Revolution: PR Nightmare
There are a lot of different ways to handle a PR nightmare depending on your situation. But first of all, you have to look at your mission, vision and values. Recommit to your audience and send the right message to authentically gain their trust back before changing anything about your visual look. In any regard, focus on repairing the relationship with your customers first so that you don’t further alienate them. For more on this topic, check out this Forbes article featuring 10 of their experts on PR crisis management.
Revolution: New Direction
This option is for you if you feel like your company has been drifting apart and its current mission has become irrelevant to its audience. Animal Planet currently went through a complete brand makeover, not only in its visual identity but also in its mission and programming.
As Susanna Dinnage, Animal Planet’s first-ever Global President states in an IBC article, “It is not a tweak, it is a big statement … The brand is new; the mission is new.” She adds “We have had to reimagine Animal Planet for new audiences in a new time.” In addition, the channel has a new mission statement too: “To keep the childhood joy and wonder of animals alive by bringing people up close in every way.” As part of the rebrand, new titles will be added to the channel that can be easily translated across digital platforms and consumer products, as well as app content.
The new logo features a playful blue elephant, representing the entire animal kingdom, leaping across the invisible globe above the channel’s name.
But new directions don’t always work out, especially when taken purely for the sake of chasing new cultural trends and not having the customer in mind. Let’s take Weight Watchers as a cautionary example. They renamed themselves to WW in the effort to acquire new market share and evolve from a primarily diet-oriented brand (which nowadays can have a negative connotation) to more of a lifestyle, wellness-focused company.
Strategically, the shift made sense, but the execution was done poorly. The new look was visually unrecognizable by their current customers and was almost launched overnight without generating any awareness for the change coming. As one Forbes article says, “The advertising was confusing, cramming too many scattered claims into the ads. The brand’s messaging couldn’t make up its mind between weight loss, fitness and young beautiful bodies, while the somewhat generic tagline announced the new territory of Wellness.” To add insult to injury, they had picked actress Kate Hudson as their new spokesperson, which seems like a complete departure from their previous choices of real people who have actually gone through the weight loss program like Oprah and Jennifer Hudson. They not only managed to alienate existing customers but also came off as completely tone-deaf in the era of body positivity.
What’s the moral of the story?
Yes, companies rebrand all of the time. But a successful rebrand starts with careful consideration of the business problems and business goals of your company.
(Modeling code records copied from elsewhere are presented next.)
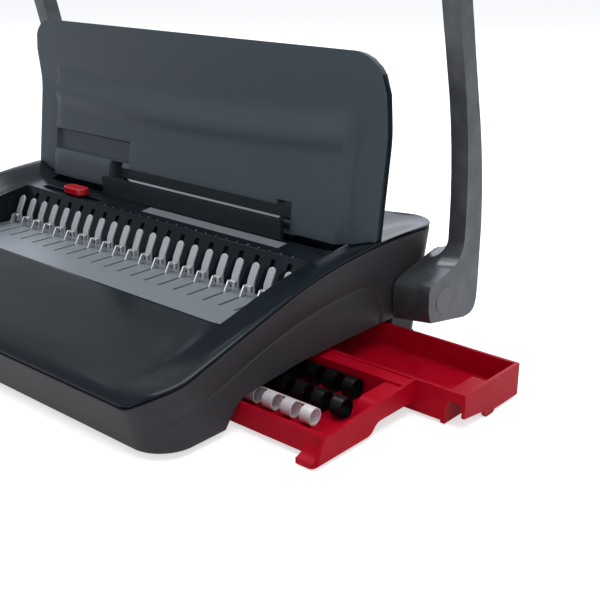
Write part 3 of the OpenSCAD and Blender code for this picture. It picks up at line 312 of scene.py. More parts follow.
def groundLines():
    # drawn or ground metal: fine lines along one axis
    tree, given, put = group("groundLines", [
        ("Vector", "v", None), ("Base", "c", (0.5, 0.5, 0.5, 1)), ("Tone", "f", 0.1),
        ("Roughness", "f", 0.3), ("Gloss drift", "f", 0.1), ("Lines", "f", 0.3)],
        [("Color", "c"), ("Roughness", "f"), ("Height", "f")])
    at = given["Vector"]
    streak = node(tree, "TexNoise", {"Scale": 60.0, "Detail": 5.0, "Roughness": 0.65}, _Vector=at)
    cloud = node(tree, "TexNoise", {"Scale": 3.0, "Detail": 3.0}, _Vector=at)
    drift = spread(tree, streak.outputs[0], 0.3, 0.7, -1.0, 1.0)
    cloudy = maths(tree, "MULTIPLY_ADD", cloud.outputs[0], 0.6, drift)
    gain = maths(tree, "ADD", maths(tree, "MULTIPLY", cloudy, given["Tone"]), 1.0)
    toned = node(tree, "VectorMath", {"operation": "SCALE"}, _0=given["Base"], _Scale=gain)
    gloss = maths(tree, "ADD", maths(tree, "MULTIPLY", drift, given["Gloss drift"]), given["Roughness"])
    tree.links.new(toned.outputs[0], put["Color"])
    tree.links.new(gloss, put["Roughness"])
    tree.links.new(maths(tree, "MULTIPLY", streak.outputs[0], given["Lines"]), put["Height"])
    return tree


def wearAndShineEdges():
    # a mask that is one where the surface turns sharply outwards; edges under it turn paler, partly as rubbed
    # wear and partly as a painted edge highlight
    tree, given, put = group("wearAndShineEdges", [("Vector", "v", None), ("Amount", "f", 0.5)], [("Mask", "f")])
    sharp = spread(tree, node(tree, "NewGeometry").outputs["Pointiness"], 0.53, 0.62)
    blotch = node(tree, "TexNoise", {"Scale": 70.0, "Detail": 4.0}, _Vector=given["Vector"])
    mask = maths(tree, "MULTIPLY", sharp, spread(tree, blotch.outputs[0], 0.4, 0.65))
    tree.links.new(maths(tree, "MULTIPLY", mask, given["Amount"]), put["Mask"])
    return tree


skin = mouldedSkin()
lines = groundLines()
wearAndShineGroup = wearAndShineEdges()


def shaderFor(name, kind, given, values, shader):
    # kind is the group that covers the surface, values are what it is given
    made = bpy.data.materials.new(name)
    made.use_nodes = True
    tree = made.node_tree
    tree.nodes.clear()
    where = node(tree, "TexCoord").outputs["Object"]
    spot = node(tree, "Mapping", {"Scale": given["stretch"]}, _Vector=where)
    cover = node(tree, "Group", {"node_tree": kind, **values}, _Vector=spot.outputs[0])
    # convex edges are mixed towards a paler colour: partly rubbed wear, partly a painted highlight along the
    # edges
    edgeWearAndShine = node(tree, "Group", {"node_tree": wearAndShineGroup, "Amount": given["edgeWearAndShine"]}, _Vector=where)
    wearAndShineMixed = node(tree, "Mix", {"data_type": "RGBA", 7: given["edgeWearAndShineTo"]}, _0=edgeWearAndShine.outputs["Mask"],
                  _6=cover.outputs["Color"])
    dents = node(tree, "Bump", {"Strength": given["bump"], "Distance": given["depth"]},
                 _Height=cover.outputs["Height"])
    if given["edge"]:
        soften = node(tree, "Bevel", {"samples": 4, "Radius": given["edge"]})
        tree.links.new(soften.outputs[0], dents.inputs["Normal"])
    main = node(tree, "BsdfPrincipled", shader, _Roughness=cover.outputs["Roughness"],
                _Normal=dents.outputs[0])
    tree.links.new(wearAndShineMixed.outputs[2], main.inputs["Base Color"])
    node(tree, "OutputMaterial", {}, _0=main.outputs[0])
    return made


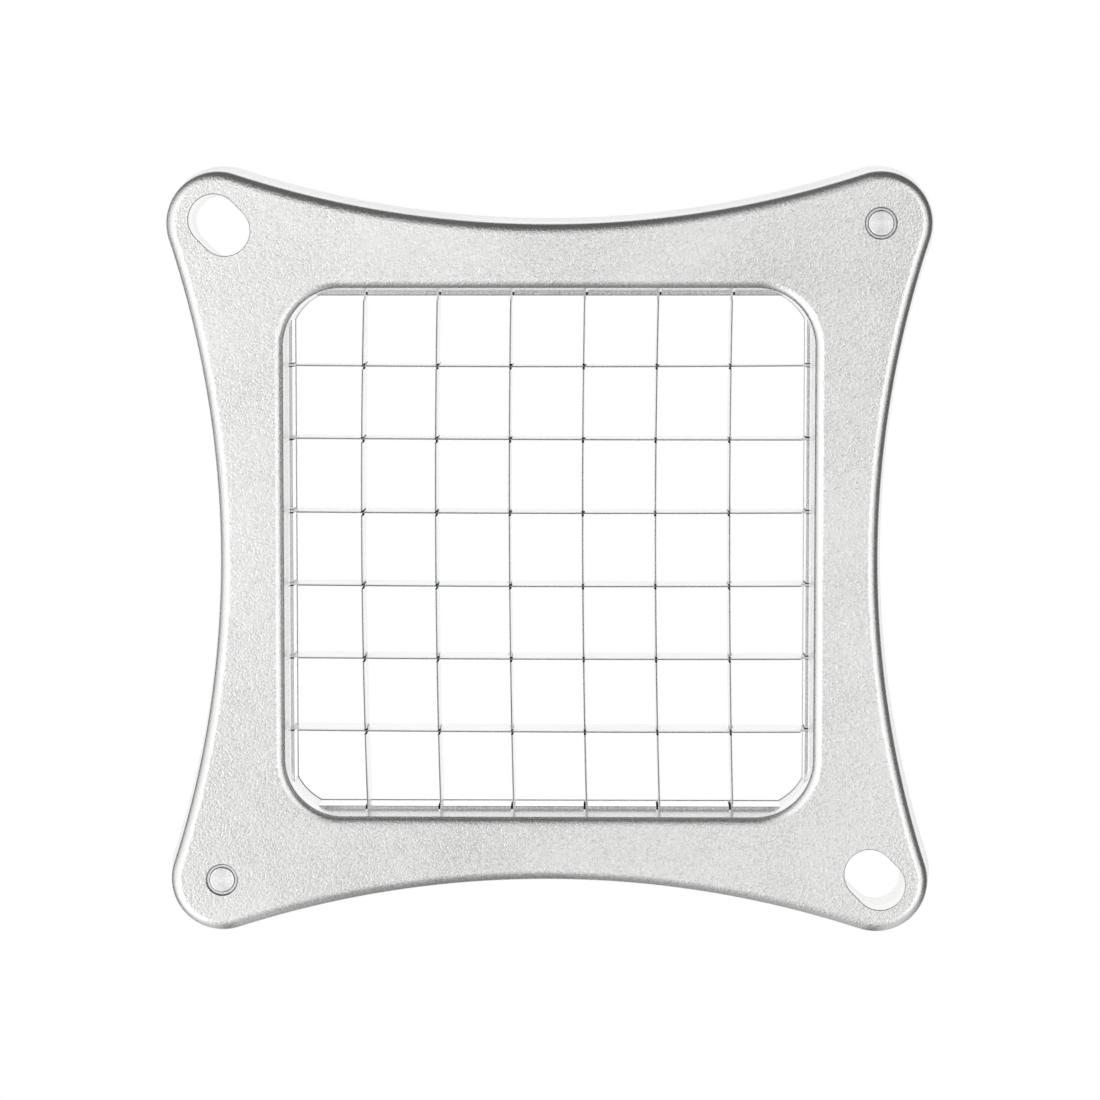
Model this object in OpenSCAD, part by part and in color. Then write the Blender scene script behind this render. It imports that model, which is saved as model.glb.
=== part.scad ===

A company with a strong brand, good equity in the community, and positive momentum in the market may benefit from a relatively conservative refresh or update of their brand assets. A company with weak recognition or whose values have fallen out of sync with the market it serves may wish to consider more radical changes to its corporate brand. The key is always to plan your changes with your corporate values and the desires of your audience foremost in your mind. Arm yourself with knowledge and good marketing partners to help you create a solid strategic plan and navigate through the ever-changing advertising waters.